* WHAT YOU NEED TO DO
Find the lines below that contain the word "between" and count them. Only the number should be given.

* EXTRACTED INFORMATION
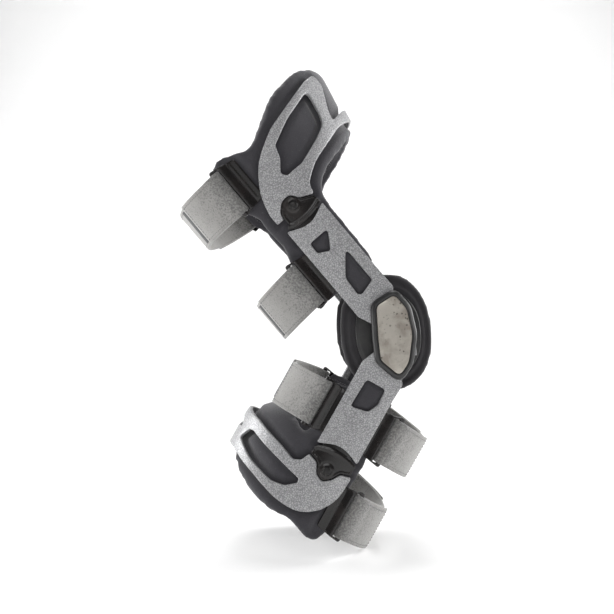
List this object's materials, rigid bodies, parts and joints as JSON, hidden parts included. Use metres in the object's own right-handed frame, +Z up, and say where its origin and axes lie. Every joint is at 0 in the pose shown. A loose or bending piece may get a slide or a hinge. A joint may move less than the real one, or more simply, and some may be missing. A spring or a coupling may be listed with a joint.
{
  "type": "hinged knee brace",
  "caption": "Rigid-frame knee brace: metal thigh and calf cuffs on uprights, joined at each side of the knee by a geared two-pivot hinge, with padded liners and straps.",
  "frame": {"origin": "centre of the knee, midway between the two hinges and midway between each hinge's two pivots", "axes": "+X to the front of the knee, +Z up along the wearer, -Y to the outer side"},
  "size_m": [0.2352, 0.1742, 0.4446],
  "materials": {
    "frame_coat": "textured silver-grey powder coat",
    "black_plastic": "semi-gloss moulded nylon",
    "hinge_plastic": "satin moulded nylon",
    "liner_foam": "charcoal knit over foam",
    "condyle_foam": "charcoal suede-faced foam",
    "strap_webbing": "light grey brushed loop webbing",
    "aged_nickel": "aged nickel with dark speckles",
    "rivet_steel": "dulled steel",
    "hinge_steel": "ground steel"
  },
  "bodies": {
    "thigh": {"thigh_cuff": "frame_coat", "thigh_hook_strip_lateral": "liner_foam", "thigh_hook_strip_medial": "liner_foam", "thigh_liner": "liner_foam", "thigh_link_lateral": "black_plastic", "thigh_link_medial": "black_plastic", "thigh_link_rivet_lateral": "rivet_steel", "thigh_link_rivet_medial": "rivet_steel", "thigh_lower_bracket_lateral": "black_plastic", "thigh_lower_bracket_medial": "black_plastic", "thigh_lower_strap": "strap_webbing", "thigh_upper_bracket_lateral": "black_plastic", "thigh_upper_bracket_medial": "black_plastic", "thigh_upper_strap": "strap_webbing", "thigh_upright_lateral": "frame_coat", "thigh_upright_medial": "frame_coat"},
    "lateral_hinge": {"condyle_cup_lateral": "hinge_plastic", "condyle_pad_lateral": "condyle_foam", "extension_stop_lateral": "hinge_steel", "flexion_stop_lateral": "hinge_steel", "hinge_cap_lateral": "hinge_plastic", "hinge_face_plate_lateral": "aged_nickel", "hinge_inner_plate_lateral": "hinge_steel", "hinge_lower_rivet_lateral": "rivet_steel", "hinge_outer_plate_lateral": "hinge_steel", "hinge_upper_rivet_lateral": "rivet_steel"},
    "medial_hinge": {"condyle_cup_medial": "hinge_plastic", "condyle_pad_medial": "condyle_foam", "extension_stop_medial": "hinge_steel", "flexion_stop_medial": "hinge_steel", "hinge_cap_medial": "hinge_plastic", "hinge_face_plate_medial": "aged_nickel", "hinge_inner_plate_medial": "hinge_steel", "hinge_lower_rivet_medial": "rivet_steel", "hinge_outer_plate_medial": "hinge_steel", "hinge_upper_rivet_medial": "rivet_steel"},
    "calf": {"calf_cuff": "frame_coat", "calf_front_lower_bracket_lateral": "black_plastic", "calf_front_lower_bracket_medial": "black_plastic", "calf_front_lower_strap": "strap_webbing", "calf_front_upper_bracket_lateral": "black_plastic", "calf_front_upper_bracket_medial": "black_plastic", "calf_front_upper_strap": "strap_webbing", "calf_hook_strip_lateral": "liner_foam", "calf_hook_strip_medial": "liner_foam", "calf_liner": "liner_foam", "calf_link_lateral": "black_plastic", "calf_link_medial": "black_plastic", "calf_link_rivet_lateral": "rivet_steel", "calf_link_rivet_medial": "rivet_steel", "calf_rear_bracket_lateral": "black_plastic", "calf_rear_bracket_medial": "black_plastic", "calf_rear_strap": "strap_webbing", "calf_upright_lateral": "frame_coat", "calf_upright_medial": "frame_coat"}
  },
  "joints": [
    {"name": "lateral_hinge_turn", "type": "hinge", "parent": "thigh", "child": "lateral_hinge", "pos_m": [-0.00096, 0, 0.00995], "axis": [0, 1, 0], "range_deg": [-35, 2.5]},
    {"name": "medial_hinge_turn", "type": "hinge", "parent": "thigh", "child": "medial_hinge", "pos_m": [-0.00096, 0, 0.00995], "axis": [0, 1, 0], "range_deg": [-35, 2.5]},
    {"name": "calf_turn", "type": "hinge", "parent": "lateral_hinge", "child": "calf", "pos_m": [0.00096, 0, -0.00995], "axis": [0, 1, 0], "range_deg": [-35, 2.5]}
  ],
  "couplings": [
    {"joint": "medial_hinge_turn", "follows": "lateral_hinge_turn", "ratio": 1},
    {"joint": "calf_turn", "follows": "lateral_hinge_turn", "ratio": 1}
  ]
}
* * *
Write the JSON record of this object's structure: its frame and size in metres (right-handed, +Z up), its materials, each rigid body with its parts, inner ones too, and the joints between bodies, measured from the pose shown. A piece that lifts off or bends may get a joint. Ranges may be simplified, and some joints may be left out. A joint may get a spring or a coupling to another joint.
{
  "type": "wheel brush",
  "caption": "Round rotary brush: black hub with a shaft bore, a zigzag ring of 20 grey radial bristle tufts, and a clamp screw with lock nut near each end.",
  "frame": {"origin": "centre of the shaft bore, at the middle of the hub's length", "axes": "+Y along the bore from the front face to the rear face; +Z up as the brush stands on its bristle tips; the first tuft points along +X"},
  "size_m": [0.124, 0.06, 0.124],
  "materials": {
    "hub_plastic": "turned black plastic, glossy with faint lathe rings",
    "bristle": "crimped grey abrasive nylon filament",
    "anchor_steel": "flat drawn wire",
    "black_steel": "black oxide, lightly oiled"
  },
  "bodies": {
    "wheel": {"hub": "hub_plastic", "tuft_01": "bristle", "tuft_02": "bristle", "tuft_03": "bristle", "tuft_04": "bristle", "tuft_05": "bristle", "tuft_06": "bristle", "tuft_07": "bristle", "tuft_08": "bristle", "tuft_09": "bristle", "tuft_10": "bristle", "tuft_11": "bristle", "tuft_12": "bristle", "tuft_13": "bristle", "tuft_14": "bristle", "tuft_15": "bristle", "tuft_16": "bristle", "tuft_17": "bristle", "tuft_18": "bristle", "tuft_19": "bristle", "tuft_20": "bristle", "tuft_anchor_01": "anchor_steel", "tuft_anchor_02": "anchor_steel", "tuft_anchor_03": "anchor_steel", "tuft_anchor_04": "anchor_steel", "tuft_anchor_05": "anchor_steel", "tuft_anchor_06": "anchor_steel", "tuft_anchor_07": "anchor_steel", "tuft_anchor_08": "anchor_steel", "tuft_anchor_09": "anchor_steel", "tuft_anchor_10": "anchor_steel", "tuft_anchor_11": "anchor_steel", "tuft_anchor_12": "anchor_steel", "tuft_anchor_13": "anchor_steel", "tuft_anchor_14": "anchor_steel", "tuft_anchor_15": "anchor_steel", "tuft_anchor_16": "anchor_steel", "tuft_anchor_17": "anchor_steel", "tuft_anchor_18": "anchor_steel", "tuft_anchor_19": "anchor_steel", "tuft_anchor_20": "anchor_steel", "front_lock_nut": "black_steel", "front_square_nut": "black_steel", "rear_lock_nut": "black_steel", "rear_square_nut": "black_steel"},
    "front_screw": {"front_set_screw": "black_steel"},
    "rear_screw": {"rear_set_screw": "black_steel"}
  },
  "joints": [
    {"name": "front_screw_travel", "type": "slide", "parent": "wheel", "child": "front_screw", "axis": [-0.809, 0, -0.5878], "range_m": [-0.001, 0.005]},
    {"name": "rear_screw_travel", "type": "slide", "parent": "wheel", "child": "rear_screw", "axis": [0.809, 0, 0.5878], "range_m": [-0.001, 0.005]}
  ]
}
---
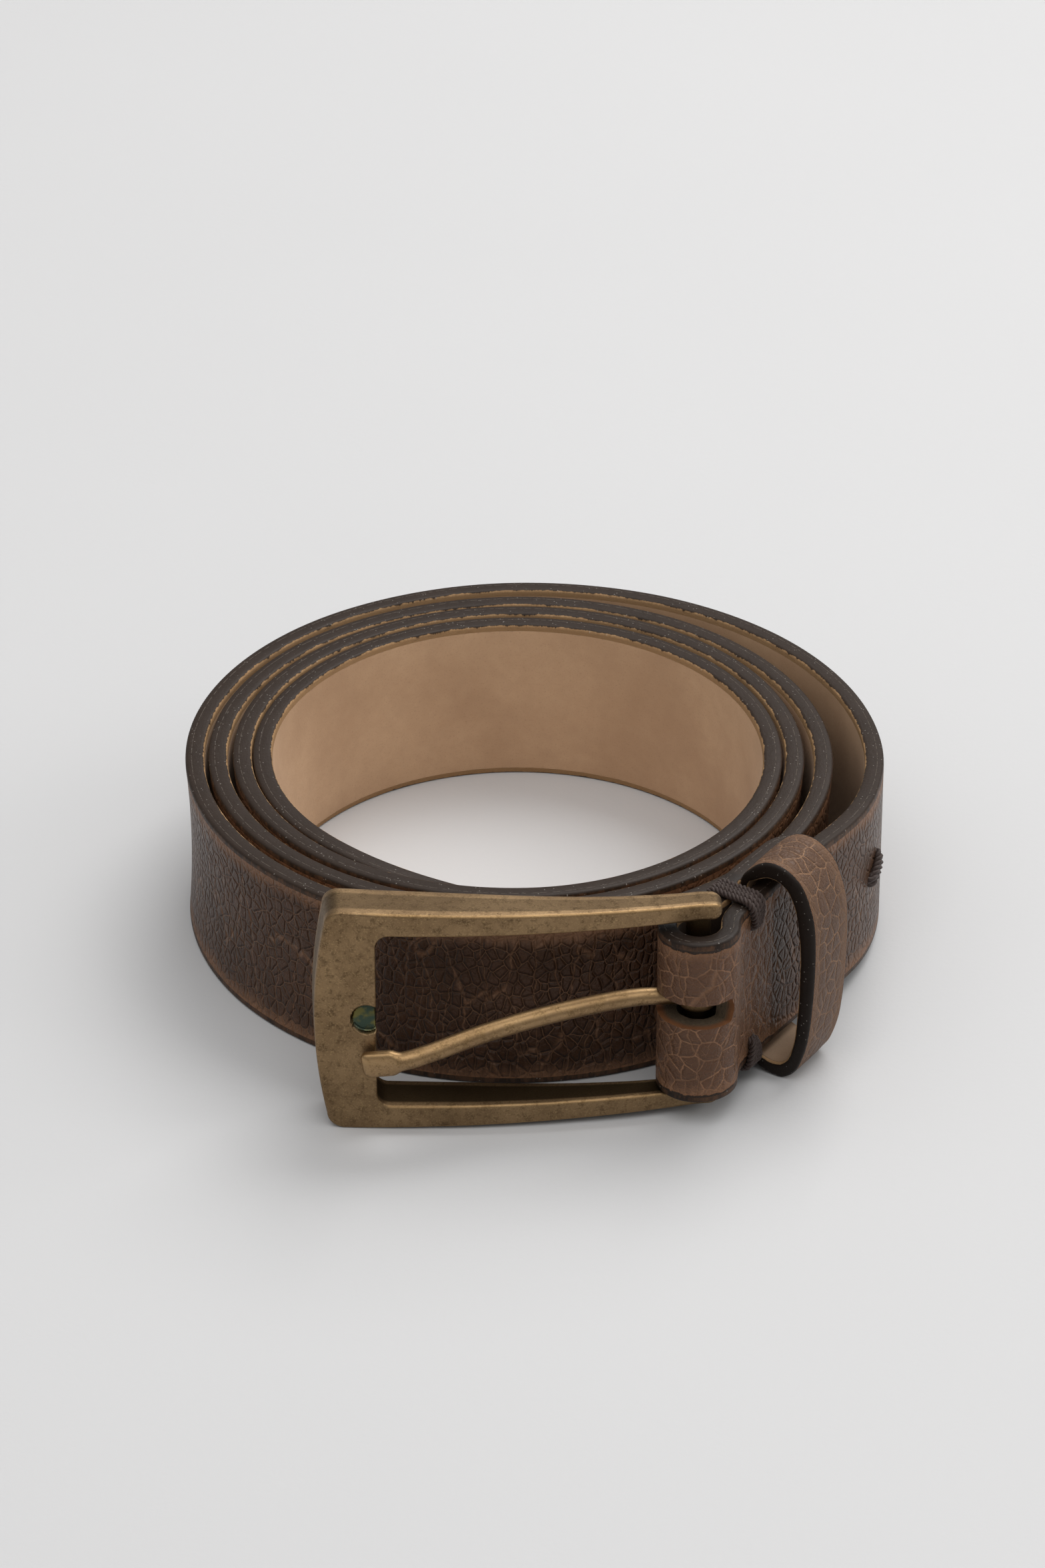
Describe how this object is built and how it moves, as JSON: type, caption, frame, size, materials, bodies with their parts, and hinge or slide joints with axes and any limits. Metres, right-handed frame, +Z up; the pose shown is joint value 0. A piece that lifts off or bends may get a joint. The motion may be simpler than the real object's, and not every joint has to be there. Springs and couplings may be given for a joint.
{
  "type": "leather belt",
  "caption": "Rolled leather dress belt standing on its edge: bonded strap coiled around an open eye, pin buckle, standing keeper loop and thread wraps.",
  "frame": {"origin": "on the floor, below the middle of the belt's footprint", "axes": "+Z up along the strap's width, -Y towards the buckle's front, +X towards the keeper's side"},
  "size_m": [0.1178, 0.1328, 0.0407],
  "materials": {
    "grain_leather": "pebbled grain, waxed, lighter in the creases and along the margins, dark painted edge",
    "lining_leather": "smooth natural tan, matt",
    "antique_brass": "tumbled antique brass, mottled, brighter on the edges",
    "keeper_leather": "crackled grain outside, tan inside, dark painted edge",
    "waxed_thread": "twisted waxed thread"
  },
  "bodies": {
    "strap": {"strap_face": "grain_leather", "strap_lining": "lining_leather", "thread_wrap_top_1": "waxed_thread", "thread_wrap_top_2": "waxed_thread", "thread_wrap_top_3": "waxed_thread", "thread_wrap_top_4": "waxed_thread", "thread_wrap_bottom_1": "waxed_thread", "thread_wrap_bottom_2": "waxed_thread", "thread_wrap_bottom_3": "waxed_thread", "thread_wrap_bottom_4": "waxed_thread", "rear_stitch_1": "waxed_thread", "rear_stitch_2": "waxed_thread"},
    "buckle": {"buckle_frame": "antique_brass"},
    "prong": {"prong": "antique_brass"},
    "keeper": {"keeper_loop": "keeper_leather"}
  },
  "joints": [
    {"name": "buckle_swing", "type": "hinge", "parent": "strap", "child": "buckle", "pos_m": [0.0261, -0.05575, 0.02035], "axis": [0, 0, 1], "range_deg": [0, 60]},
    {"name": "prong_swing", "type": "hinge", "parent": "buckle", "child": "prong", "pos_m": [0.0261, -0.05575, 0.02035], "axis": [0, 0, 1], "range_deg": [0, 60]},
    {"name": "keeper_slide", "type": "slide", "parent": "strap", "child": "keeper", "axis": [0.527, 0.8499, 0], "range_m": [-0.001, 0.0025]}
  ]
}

* EXERCISE OUTPUT
2